**GOAL**. Give back an exact copy of the lines from the start of the material through the line bearing "break_r = 7; // [5:0.5:9]". Include both ends and nothing else.

**DATA PROVIDED**.
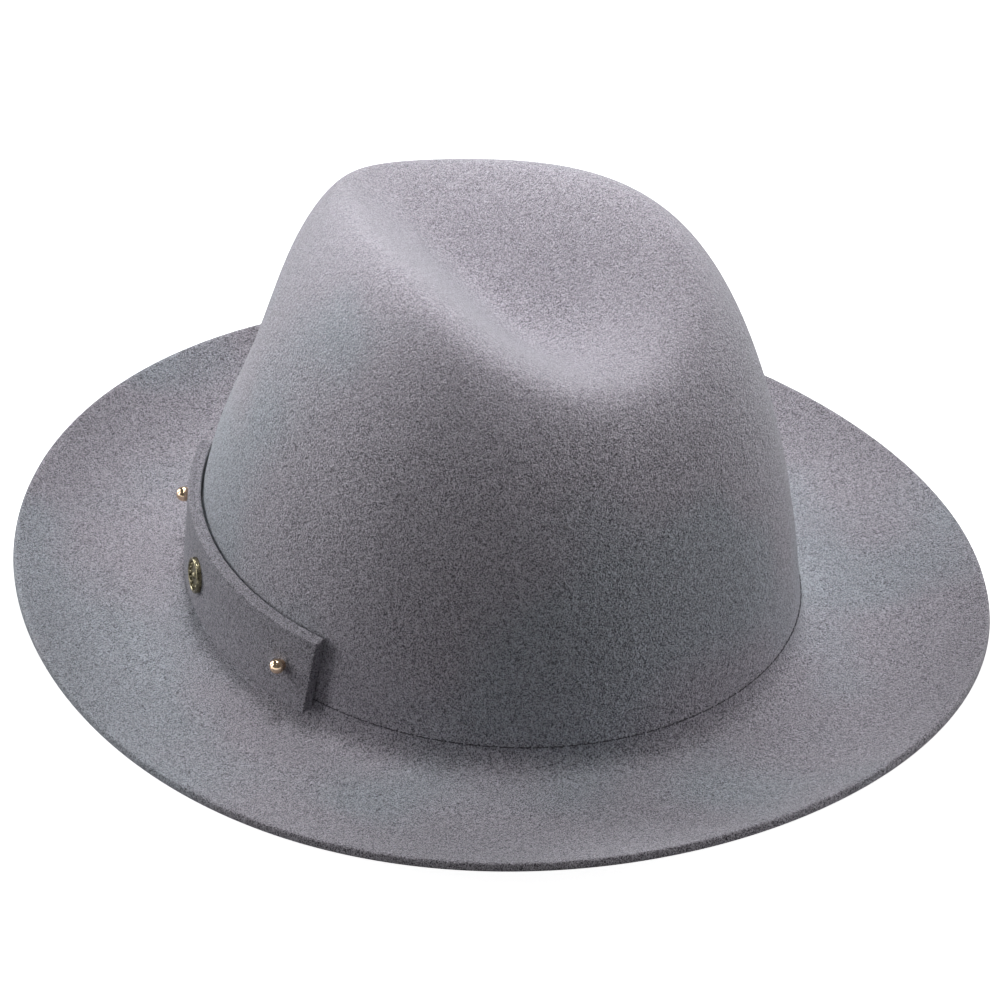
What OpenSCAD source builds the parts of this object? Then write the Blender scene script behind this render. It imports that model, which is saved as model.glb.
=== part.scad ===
// Grey wool-felt fedora with a short felt strap on the wearer's left.
// Millimetres, +Z up, front towards -Y, wearer's left towards +X.
// The origin is under the middle of the hat, in the plane that the brim rests on.
// Angles run round the hat from the wearer's left (0) over the back (90).

/* [Crown foot] */
// Length of the crown foot, front to back, over the felt
foot_len = 204; // [196:1:212]
// Width of the crown foot, side to side, over the felt
foot_wid = 180; // [172:1:188]
// Egg shape of the foot: how much wider its back half is
foot_egg = 0.04; // [0:0.01:0.08]
// Thickness of the pressed felt
felt = 2.6; // [2.0:0.1:3.2]
// Radius of the fillet between the crown and the brim
break_r = 7; // [5:0.5:9]

/* [Crown] */
// Height of the ridge round the crown dent, above the crown foot
ridge_h = 118; // [110:1:124]
// How much higher the ridge is over the ears than at the front and back
ridge_arch = 9.5; // [4:0.5:12]
// How much lower the ridge is at the back than in the middle
ridge_drop = 4; // [0:0.5:8]
// Half of the width of the ridge loop at its middle
ridge_half_wid = 41; // [36:1:44]
// How pear-shaped the ridge loop is: narrow at the front, broad at the back
ridge_pear = 0.4; // [0.2:0.05:0.5]
// Reach of the ridge loop towards the front
ridge_front = 67; // [62:1:70]
// Reach of the ridge loop towards the back
ridge_back = 66; // [60:1:72]
// Breadth of the rounded shoulder below the ridge
shoulder = 15.5; // [12:0.5:18]
// Depth of the teardrop dent below the ridge
dent_depth = 23; // [18:1:26]
// Depth of the two finger pinches beside the front of the crown
pinch_depth = 4.5; // [0:0.5:8]

/* [Brim] */
// Width of the brim beyond the crown foot
brim_wid = 59; // [50:1:65]
// Rise of the brim edge above the flat part of the brim
brim_rise = 7.5; // [5:0.5:9]
// How much less the brim edge rises at the sides than at the front and back
brim_swoop = 2.7; // [0:0.1:4]

/* [Strap] */
// Angle of the middle of the strap
strap_mid = -20.5; // [-24:0.5:-16]
// Half of the angle that the strap spans
strap_half = 35; // [32:0.5:38]
// Height of the strap
strap_h = 26; // [24:0.5:30]
// Thickness of the strap, which is two layers of felt
strap_t = 4; // [3.6:0.1:4.4]
// Angle between each strap end and its stud
stud_inset = 6.5; // [5:0.5:8]
// Diameter of the ball on each strap stud
ball_d = 4.8; // [4:0.1:5.2]
// Diameter of the round badge
badge_d = 11.5; // [10:0.5:13]

/* [Inside] */
// Height of the sweatband
band_h = 34; // [30:1:38]
// Thickness of the sweatband
band_t = 1.0; // [0.8:0.1:1.2]
// Space between the felt and the sweatband
band_gap = 2.2; // [2:0.1:2.4]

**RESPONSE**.
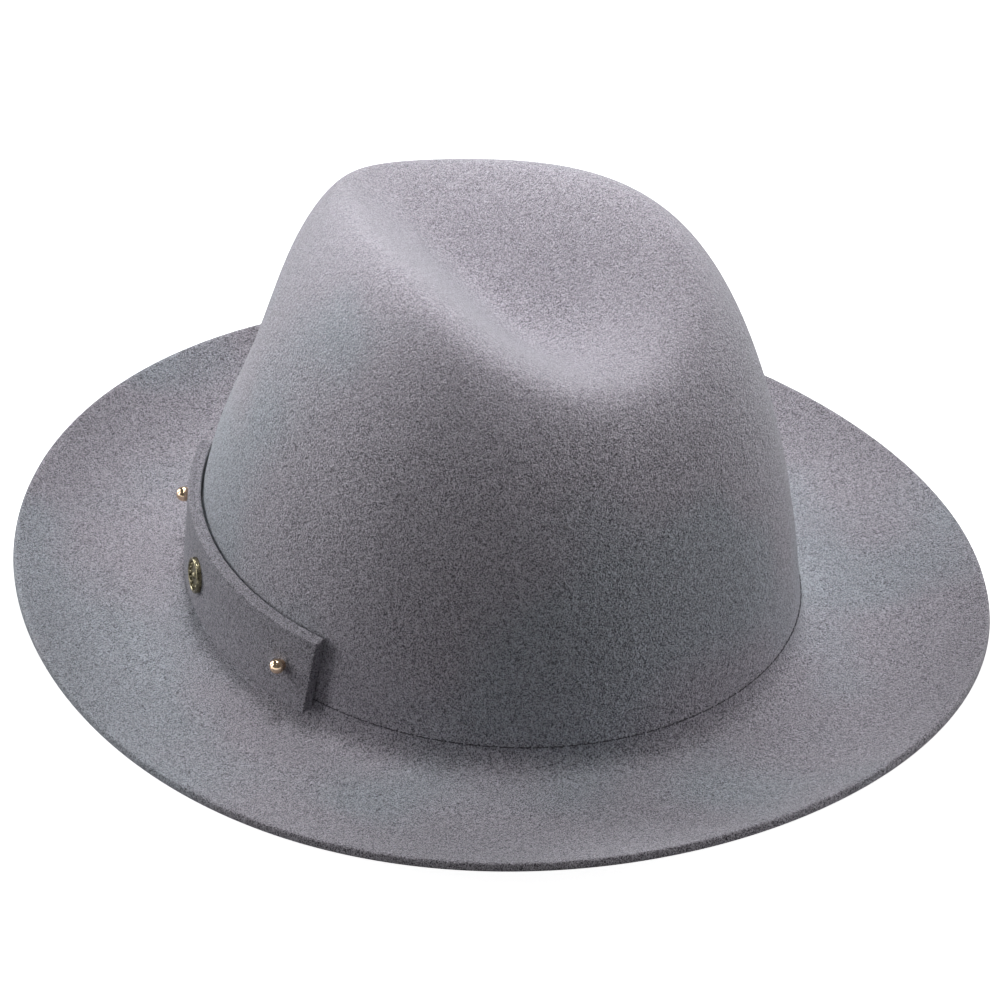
What OpenSCAD source builds the parts of this object? Then write the Blender scene script behind this render. It imports that model, which is saved as model.glb.
=== part.scad ===
// Grey wool-felt fedora with a short felt strap on the wearer's left.
// Millimetres, +Z up, front towards -Y, wearer's left towards +X.
// The origin is under the middle of the hat, in the plane that the brim rests on.
// Angles run round the hat from the wearer's left (0) over the back (90).

/* [Crown foot] */
// Length of the crown foot, front to back, over the felt
foot_len = 204; // [196:1:212]
// Width of the crown foot, side to side, over the felt
foot_wid = 180; // [172:1:188]
// Egg shape of the foot: how much wider its back half is
foot_egg = 0.04; // [0:0.01:0.08]
// Thickness of the pressed felt
felt = 2.6; // [2.0:0.1:3.2]
// Radius of the fillet between the crown and the brim
break_r = 7; // [5:0.5:9]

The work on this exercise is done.